Governo articula para acabar com instabilidade em sua base política

O colapso do modelo de articulação política do Governo Lula, retratado com tintas fortes na eleição da mesa da Câmara e agora nas negociações envolvendo a medida provisória que pretendia aumentar impostos, desencadeou iniciativas no Palácio do Planalto com o objetivo de prevenir situações futuras de instabilidade. É o que pensam políticos da ala autodenominada "independente" do PMDB, procurados recentemente para discutir o apoio dessa ala e ajudar o governo a construir pontes com a oposição para produzir na Câmara "um ambiente de estabilidade, governabilidade e responsabilidade".

A esses interlocutores, os ministros da Casa Civil, José Dirceu, e do Conselho de Desenvolvimento Econômico, Jacques Wagner, reconheceram que o governo cometeu erros ao adotar, nos dois primeiros anos de mandato, um modelo "de motoniveladora" em suas ações na Câmara, e de ter se organizado com uma distribuição desproporcional das posições de poder no Executivo entre o PT e seus aliados.
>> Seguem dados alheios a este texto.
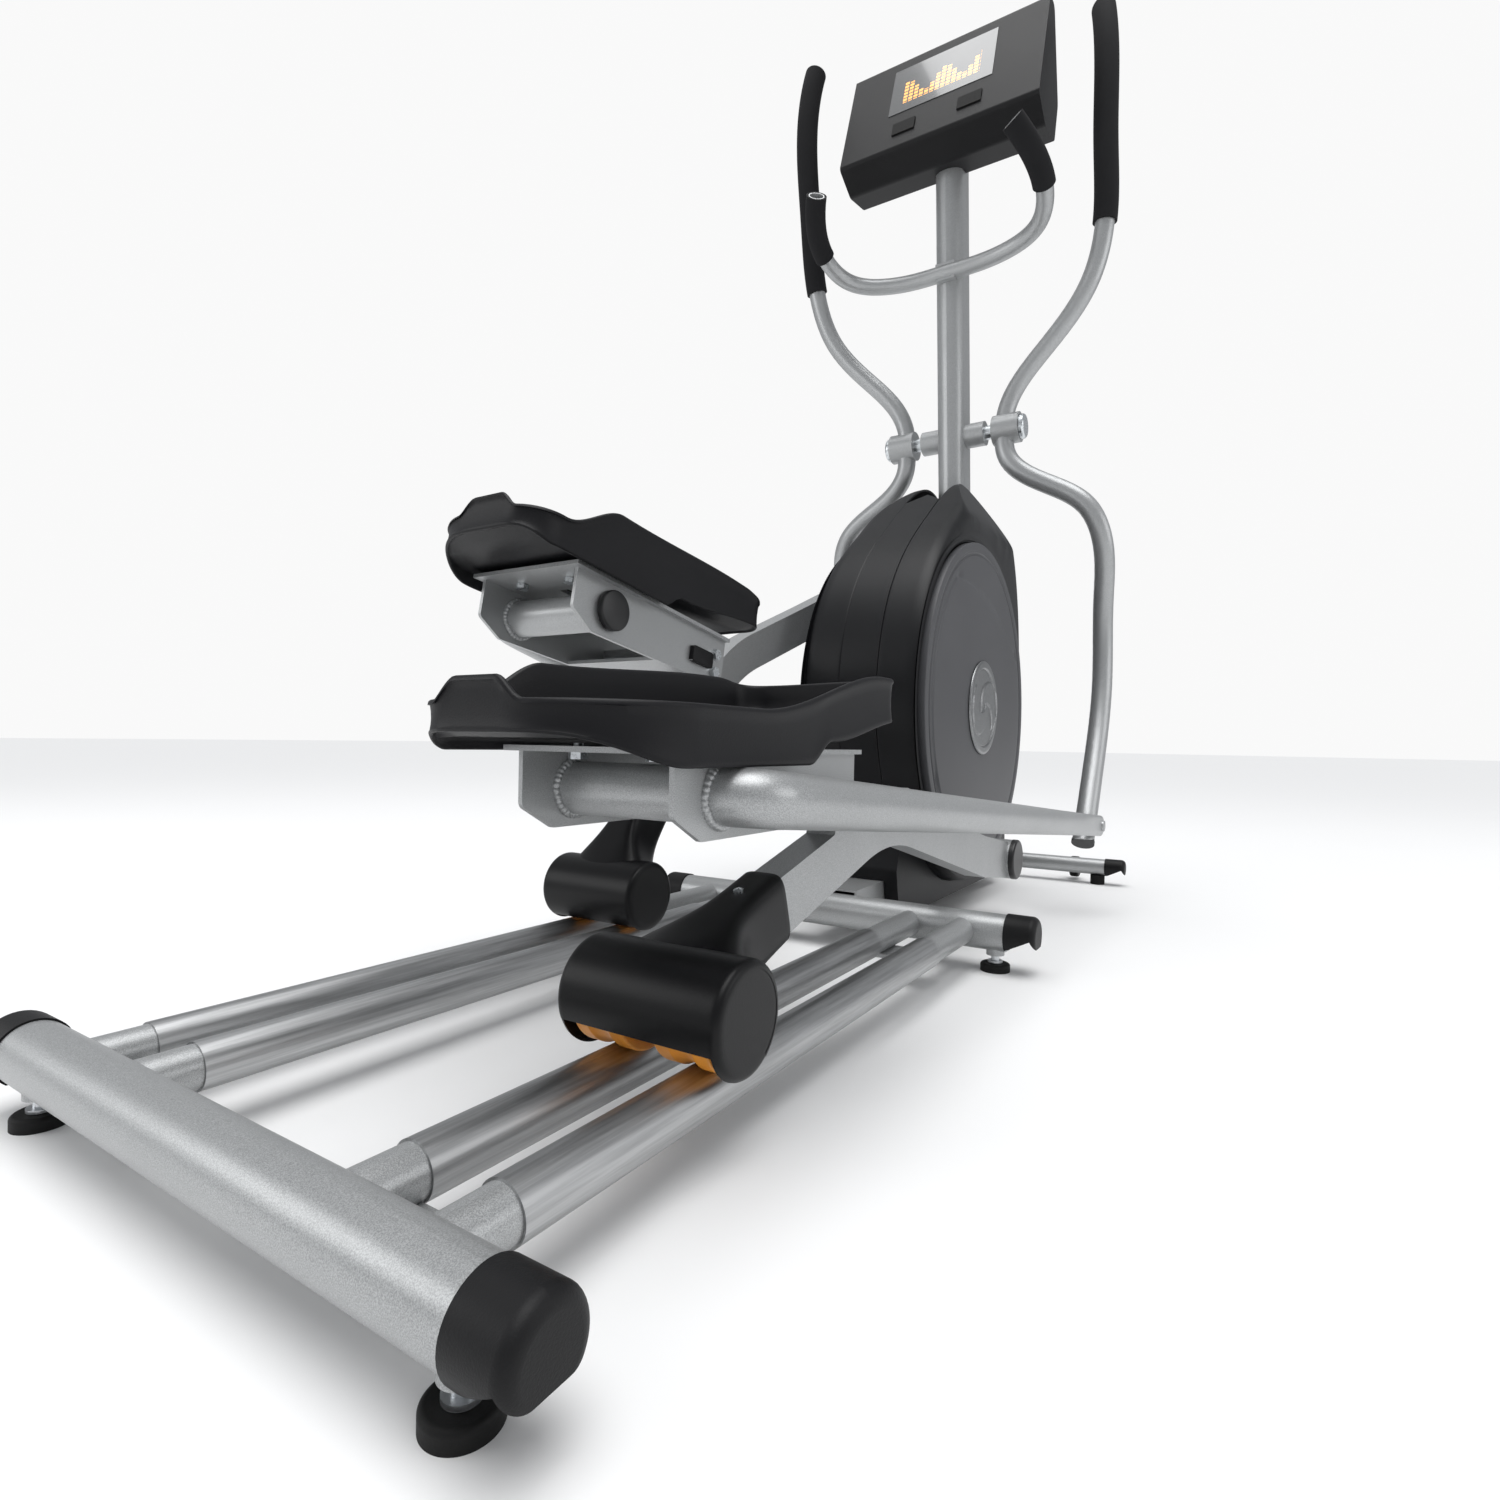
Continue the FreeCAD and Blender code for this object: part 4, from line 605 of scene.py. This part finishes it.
def link_patches():
    """Pedal link: a round lateral tube that turns forwards through a quarter circle and flattens
    to an upright eye, with its pivot pin, collar, end lid and rivet head."""
    low = in_link(np.array([[LINK_TUBE[0], 0.0, LINK_TUBE[1]]]))[0]
    cx, cz, bend = low[0], low[2], LINK_Y[0] - 200.0
    rise, side = -cz / (LINK_L - cx), (LINK_Y[1] - LINK_Y[0]) / (LINK_L - cx)
    line = [(cx, y, cz) for y in np.linspace(58.0, 196.0, 12)]
    for a in np.radians(np.linspace(0, 90, 22)):
        out = bend * math.sin(a) + bend * side * math.sin(a / 2) ** 2
        line.append((cx + bend - bend * math.cos(a), 200.0 + out, cz))
    long_run = np.linspace(cx + bend + 8.0, LINK_L - 14.0, 60)
    eye = LINK_L + EYE_R * np.sin(np.linspace(-0.7, 1.53, 18))
    xs = np.concatenate([long_run, eye])
    for x in xs:
        line.append((x, LINK_Y[0] + (x - cx) * side, cz + (x - cx) * rise))
    line = np.array(line)
    at = np.array([cx + bend, cx + 200.0, 0.0, 260.0, 500.0, LINK_L - 40.0, LINK_L + 20.0])
    half_y = np.interp(line[:, 0], at, [20.2, 19.0, 18.0, 14.5, 9.5, 4.4, 4.0])
    half_z = np.interp(line[:, 0], at, [20.2, 19.6, 19.2, 18.4, 17.4, 17.0, 17.0])
    round_end = np.sqrt(np.maximum(EYE_R ** 2 - (line[:, 0] - LINK_L) ** 2, 0.3))
    half_z = np.where(line[:, 0] > LINK_L, round_end, half_z)
    half_y[:12], half_z[:12] = 20.0, 20.0
    arm = swept(line, half_y, half_z, 2.0 + 2.0 * smooth(LINK_L - 160.0, LINK_L - 30.0, line[:, 0]))
    extra = []
    pin = [(0.0, 138.0), (9.2, 138.0), (10.0, 138.8), (10.0, 178.8), (15.4, 178.8), (16.0, 179.4),
           (16.0, 232.0), (0.0, 232.0)]
    rivet = [(0.0, 286.0), (9.0, 286.0), (9.0, 291.0), (8.0, 292.2), (5.0, 292.5), (0.0, 292.5)]
    lid = [(0.0, 53.0), (19.6, 53.0), (20.6, 53.5), (21.0, 54.6), (21.0, 60.2), (20.4, 60.8), (0.0, 60.8)]
    for x, z, profile in ((0.0, 0.0, pin), (LINK_L, 0.0, rivet), (cx, cz, lid)):
        g = lathe(profile, 64)
        g[..., 0] += x
        g[..., 2] += z
        extra.append((g, False, True))
    return [(arm, False, True)] + extra


def plug_patch():
    """Rounded rectangular plug in the bracket's inner cheek: superellipse sections along Y."""
    y = np.array([PLATE_INNER - 6.2, PLATE_INNER - 6.0, PLATE_INNER - 5.2, PLATE_INNER + 2.0])
    half = np.array([0.93, 0.97, 1.0, 1.0])
    t = np.linspace(0, 2 * np.pi, 80, endpoint=False)
    c = np.sign(np.cos(t)) * np.abs(np.cos(t)) ** 0.2
    u = np.sign(np.sin(t)) * np.abs(np.sin(t)) ** 0.2
    x = PLUG_AT[0] + 20.6 * half[:, None] * c
    z = PLUG_AT[1] + 9.6 * half[:, None] * u
    ring = np.stack([x, y[:, None] + 0 * x, z], -1)
    caps = [np.broadcast_to(ring[k].mean(0), ring[k].shape)[None] for k in (0, -1)]
    return np.concatenate([caps[0], ring, caps[1]])


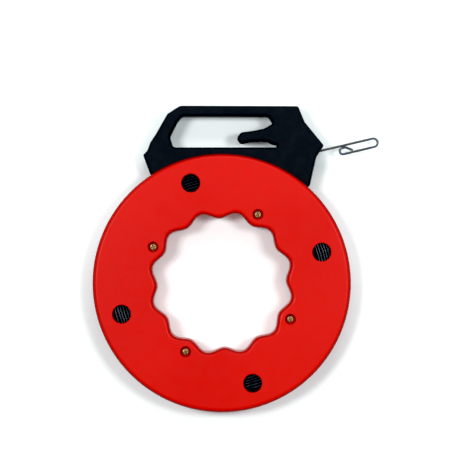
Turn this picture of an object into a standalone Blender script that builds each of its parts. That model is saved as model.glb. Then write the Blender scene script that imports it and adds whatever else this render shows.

"Ficamos com 80% dos cargos, com tudo que há de mais importante, e reservamos as sobras para nossos aliados", reconheceu Dirceu na conversa que teve na semana passada com o ex-ministro dos Transportes do governo Fernando Henrique e atual deputado do PMDB, Eliseu Padilha (RS). O ministro disse a Padilha que essa lição foi aprendida e que imagina que ainda seja possível alterar esse quadro.

O mesmo raciocínio o deputado Geddel Vieira Lima (PMDB-BA) ouviu de Jacques Wagner. Também atenderam ao convite para essas conversações de paz o presidente do PMDB, Michel Temer (SP), que se encontrou com o presidente Luiz Inácio Lula da Silva, e os deputados Jader Barbalho (PMDB-PA) e Henrique Eduardo Alves (PMDB-RN), que pertencem à ala governista do partido, mas têm a confiança da ala independente.

A todos, os interlocutores palacianos disseram que pretendiam ter conversas institucionais semelhantes com o PSDB e o PFL, e que julgavam possível até mesmo trazer para o diálogo o ex-presidente Fernando Henrique Cardoso. Prometeram também ajudar governos estaduais do partido, como o de Germano Rigotto, no Rio Grande do Sul, o de Rosinha Matheus, no Rio, e o de Joaquim Roriz, no Distrito Federal. Da mesma forma, garantem que pretendem tratar bem e resolver problemas de governos tucanos como o de Geraldo Alckmin, em São Paulo, e Aécio Neves, em Minas Gerais.

O que o governo pede, após a superação do episódio envolvendo a MP 232: em primeiro lugar, que a questão eleitoral de 2006 não entrará nessas discussões. "É assunto para 2006", nos garantiram, revela Padilha. Segundo o ex-ministro, o governo aceita a realidade de um PMDB dividido e que sua facção independente desenvolva o projeto de candidatura presidencial própria.

Em segundo, acredita que esse grupo, que controla a metade da bancada de 89 deputados, tem seis governadores e controla a Convenção Nacional da Legenda, pode ajudá-lo a gerar "um clima de ordem para substituir o atual estado de coisas", em que o presidente da Câmara decide quase tudo solitariamente e em que as bancadas se comportam a revelia de seus líderes. Em terceiro lugar, se compromete a tratar politicamente cada projeto de seu interesse incluído na pauta da Casa, isto é, discutir e fazer concessões de conteúdo se este for o preço para aprová-los.

O cenário que se desenha a partir dessas conversações parece claro: o Governo Lula reconhece que não tem mais a força política dos primeiros 18 meses de mandato e que agora, faltando 18 meses para as eleições gerais de 2006, terá de se submeter a uma estrutura parlamentar decisória que estará fora do PT e de sua tradicional base de aliados. Esta será a maneira pela qual poderá recuperar a capacidade de influir no colégio de líderes da Câmara e de alguma forma ter um mínimo de controle sobre a presidência do deputado Severino Cavalcanti (PP-PE).

Se cumprir o que promete, para evitar situações como a que se criou em torno da MP 232, dizem Padilha e Barbalho, o governo terá de reconhecer que acabou o espaço para aumentar a carga tributária. A insistência nas sobretaxações previstas na 232, ainda que por meio de projeto de lei, estará destinada a produzir nova polêmica e novos impasses nas suas relações parlamentares.